People smoke a lot.  Ugh.

Londoners were also a lot more rude than I remember.  Some lady came off the underground and seemingly purposely bumped into Holly.  wtf.

There really wasn't enough time to explore London properly; such a big city.  Even with full day travelcards, we were already walking a lot, short on time, and bushed by the end of each day.
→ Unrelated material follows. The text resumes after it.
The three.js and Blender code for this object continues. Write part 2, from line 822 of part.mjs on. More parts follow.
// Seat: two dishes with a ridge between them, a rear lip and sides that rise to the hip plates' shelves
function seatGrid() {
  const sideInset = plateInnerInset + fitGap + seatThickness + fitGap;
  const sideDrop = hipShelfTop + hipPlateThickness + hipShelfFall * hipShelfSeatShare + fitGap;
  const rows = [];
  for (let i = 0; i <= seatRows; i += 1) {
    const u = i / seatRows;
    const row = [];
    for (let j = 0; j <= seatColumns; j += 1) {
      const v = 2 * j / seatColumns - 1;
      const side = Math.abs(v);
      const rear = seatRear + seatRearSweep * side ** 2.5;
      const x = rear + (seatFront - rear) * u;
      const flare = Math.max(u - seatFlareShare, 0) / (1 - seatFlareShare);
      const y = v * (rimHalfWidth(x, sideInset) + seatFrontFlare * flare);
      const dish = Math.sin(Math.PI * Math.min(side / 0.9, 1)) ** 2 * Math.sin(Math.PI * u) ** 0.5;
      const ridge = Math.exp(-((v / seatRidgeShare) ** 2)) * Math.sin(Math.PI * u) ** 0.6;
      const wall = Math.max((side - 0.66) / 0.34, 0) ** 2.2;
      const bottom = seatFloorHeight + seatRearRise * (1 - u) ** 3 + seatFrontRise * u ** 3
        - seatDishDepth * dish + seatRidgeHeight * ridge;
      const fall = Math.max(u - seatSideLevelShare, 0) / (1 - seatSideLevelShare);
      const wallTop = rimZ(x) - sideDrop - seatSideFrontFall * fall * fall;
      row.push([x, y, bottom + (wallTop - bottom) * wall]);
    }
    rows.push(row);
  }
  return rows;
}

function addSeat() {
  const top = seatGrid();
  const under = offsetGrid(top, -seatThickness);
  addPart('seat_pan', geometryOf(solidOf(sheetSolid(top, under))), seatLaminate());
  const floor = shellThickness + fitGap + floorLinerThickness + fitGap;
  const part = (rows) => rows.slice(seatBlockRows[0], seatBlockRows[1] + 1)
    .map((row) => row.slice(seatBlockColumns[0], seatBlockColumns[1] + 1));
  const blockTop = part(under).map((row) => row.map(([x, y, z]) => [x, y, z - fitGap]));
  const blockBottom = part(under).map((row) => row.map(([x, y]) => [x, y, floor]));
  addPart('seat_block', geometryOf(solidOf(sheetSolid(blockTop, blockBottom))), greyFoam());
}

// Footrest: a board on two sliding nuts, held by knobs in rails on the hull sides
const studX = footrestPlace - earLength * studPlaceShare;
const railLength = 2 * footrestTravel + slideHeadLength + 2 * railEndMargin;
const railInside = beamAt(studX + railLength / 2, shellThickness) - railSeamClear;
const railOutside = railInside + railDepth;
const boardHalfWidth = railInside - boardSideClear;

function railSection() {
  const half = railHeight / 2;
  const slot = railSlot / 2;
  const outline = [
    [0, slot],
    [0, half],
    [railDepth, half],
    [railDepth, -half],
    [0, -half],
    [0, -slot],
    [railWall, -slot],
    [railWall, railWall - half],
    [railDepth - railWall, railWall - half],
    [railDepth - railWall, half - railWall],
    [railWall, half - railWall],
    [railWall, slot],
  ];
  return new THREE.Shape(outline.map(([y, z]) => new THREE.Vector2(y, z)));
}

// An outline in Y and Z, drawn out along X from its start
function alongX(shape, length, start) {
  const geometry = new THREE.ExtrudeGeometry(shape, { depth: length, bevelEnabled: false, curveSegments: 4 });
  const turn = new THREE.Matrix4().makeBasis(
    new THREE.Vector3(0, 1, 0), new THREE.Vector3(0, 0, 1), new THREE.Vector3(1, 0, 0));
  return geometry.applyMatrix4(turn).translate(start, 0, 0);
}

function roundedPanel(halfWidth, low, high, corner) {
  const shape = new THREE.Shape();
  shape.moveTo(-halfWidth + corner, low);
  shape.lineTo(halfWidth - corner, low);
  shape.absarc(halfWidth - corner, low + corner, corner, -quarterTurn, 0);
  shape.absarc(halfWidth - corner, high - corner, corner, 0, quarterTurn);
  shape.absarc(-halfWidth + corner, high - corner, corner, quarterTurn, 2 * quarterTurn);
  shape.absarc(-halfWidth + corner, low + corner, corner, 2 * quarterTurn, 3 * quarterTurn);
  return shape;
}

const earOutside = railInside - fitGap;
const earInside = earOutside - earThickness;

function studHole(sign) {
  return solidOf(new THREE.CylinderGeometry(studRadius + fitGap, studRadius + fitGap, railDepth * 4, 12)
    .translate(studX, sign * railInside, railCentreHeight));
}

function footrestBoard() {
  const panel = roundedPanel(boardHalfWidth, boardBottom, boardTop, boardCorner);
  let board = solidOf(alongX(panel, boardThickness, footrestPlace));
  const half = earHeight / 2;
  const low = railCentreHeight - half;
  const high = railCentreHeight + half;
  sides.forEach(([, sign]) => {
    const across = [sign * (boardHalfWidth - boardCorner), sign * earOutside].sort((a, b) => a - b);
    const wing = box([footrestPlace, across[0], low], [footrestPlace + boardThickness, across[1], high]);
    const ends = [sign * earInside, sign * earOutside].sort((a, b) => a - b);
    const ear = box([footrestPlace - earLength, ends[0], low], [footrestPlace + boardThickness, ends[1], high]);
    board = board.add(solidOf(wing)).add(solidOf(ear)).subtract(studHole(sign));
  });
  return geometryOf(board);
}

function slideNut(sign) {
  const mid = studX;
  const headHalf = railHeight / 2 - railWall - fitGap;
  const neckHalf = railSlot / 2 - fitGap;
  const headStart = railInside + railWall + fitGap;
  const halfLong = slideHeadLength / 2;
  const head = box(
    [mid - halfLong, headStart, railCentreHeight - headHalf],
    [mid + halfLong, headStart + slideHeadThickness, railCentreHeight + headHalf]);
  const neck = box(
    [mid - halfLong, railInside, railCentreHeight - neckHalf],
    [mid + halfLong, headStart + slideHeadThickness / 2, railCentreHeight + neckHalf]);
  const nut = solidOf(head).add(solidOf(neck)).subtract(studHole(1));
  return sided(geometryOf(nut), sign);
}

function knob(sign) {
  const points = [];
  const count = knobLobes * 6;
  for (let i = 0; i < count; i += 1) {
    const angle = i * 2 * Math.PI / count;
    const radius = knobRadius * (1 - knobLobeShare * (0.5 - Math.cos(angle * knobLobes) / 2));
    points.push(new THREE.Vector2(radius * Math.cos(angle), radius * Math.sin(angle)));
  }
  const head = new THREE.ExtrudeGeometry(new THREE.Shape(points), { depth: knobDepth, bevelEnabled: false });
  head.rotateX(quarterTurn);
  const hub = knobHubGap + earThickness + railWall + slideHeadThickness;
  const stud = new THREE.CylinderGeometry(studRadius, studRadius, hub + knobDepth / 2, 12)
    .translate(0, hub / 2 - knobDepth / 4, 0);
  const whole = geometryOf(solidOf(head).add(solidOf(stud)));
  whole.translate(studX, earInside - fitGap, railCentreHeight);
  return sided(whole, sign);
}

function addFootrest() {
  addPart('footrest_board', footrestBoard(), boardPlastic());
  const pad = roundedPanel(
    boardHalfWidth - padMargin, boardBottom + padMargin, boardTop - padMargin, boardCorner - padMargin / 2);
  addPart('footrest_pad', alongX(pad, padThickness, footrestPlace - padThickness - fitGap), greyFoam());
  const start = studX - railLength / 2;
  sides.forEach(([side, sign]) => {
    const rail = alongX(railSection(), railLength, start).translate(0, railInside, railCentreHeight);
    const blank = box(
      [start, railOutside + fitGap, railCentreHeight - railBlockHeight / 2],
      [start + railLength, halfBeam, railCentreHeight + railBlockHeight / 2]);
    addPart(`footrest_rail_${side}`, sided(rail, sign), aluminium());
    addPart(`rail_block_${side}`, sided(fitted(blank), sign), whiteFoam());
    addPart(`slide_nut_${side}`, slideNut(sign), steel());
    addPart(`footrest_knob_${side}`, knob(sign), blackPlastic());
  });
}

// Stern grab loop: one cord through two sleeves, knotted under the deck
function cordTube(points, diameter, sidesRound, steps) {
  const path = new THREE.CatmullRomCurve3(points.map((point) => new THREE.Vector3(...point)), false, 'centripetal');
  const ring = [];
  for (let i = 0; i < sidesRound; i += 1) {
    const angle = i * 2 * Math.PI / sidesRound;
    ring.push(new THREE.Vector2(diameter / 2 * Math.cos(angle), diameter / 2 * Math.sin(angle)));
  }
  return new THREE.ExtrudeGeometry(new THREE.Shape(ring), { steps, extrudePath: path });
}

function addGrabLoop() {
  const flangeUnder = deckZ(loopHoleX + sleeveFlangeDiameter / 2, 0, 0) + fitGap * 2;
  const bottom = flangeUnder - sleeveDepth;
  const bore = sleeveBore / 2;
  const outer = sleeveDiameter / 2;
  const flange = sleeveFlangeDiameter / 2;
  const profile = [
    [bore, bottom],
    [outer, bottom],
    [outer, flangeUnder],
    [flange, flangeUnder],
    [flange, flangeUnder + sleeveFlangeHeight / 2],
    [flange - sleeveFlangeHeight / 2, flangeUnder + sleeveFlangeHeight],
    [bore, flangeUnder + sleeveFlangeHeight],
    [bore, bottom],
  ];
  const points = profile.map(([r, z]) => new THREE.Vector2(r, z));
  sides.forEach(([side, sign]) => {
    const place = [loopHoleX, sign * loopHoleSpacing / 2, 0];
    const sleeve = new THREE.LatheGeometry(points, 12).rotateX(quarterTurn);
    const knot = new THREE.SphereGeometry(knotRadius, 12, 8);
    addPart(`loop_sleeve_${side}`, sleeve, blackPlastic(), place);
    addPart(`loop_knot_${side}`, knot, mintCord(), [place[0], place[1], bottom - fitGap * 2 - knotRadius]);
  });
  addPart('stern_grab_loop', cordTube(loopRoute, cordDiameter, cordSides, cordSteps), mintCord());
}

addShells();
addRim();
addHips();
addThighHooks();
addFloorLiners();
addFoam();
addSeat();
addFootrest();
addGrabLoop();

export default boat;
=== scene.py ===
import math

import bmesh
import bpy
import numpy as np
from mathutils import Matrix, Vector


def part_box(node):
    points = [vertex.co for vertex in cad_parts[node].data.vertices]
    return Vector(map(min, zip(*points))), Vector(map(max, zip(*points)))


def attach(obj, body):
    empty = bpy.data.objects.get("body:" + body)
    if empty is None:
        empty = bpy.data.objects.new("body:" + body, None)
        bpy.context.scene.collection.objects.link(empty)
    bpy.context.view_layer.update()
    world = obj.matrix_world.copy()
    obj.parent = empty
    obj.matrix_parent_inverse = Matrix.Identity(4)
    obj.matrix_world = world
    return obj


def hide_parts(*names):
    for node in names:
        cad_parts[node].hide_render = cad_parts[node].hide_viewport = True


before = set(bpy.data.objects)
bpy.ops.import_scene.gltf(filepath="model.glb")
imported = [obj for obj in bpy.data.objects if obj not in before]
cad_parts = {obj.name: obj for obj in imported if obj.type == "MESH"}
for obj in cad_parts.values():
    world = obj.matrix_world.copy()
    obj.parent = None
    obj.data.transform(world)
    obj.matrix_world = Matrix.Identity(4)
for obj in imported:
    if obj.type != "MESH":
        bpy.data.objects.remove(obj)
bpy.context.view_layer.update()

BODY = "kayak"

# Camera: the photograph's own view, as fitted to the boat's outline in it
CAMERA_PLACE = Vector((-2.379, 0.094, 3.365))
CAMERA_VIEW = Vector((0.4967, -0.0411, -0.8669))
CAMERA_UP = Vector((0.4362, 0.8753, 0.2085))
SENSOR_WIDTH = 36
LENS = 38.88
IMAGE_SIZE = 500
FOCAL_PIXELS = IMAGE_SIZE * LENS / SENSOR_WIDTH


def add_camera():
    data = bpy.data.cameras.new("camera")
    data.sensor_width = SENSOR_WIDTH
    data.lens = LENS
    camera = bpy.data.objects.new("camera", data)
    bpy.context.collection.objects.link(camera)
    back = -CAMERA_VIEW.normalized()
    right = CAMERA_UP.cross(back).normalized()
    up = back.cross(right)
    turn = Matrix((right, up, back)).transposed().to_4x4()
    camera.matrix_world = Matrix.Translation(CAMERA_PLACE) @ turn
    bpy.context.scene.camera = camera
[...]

Uncle Kay and his wife were super gracious hosts: ferrying us around in his car, driving around downtown in the evening just to show us sights, treating us to dinner and dim sum, cooking a home-cooked meal for us on Friday, and of course, letting us stay in their house.  I've always liked them since meeting them the first time I visited London.

On Vacation

I was going to try to blog from the road on vacation, but we've been in such a time crunch that I haven't had any downtime up until now.  We're currently in Brugge, Belgium, about 12 days into our month long vacation.  This is a quick snap I took last evening walking back to our flat after dinner:

It's a beautiful little city full of chocolate shops, churches, canals, cobblestone streets, ... how many other c-words can I think of?

Monday, March 12, 2012


I was trying to log-in to my internet provider's website this weekend and no password I tried seemed to work. When I went to reset the password it asked for the answer to a security question: "In what city where you born?" I tried every single combination that I could think of and nothing worked.
  • Toronto
  • toronto
  • North York
  • NorthYork
  • Willowdale
  • Scarborough <-- Actually I think this is the only accurate one.
Eventually I broke down and called customer service. After answering a couple questions the rep told me the password was "password". I was dumbfounded. I realized this was probably because I had never logged into this account before; it was set up by the rep several years ago and I never found a reson to log-in.

After logging-in to the account I found the answer to the security question was in fact "toranto".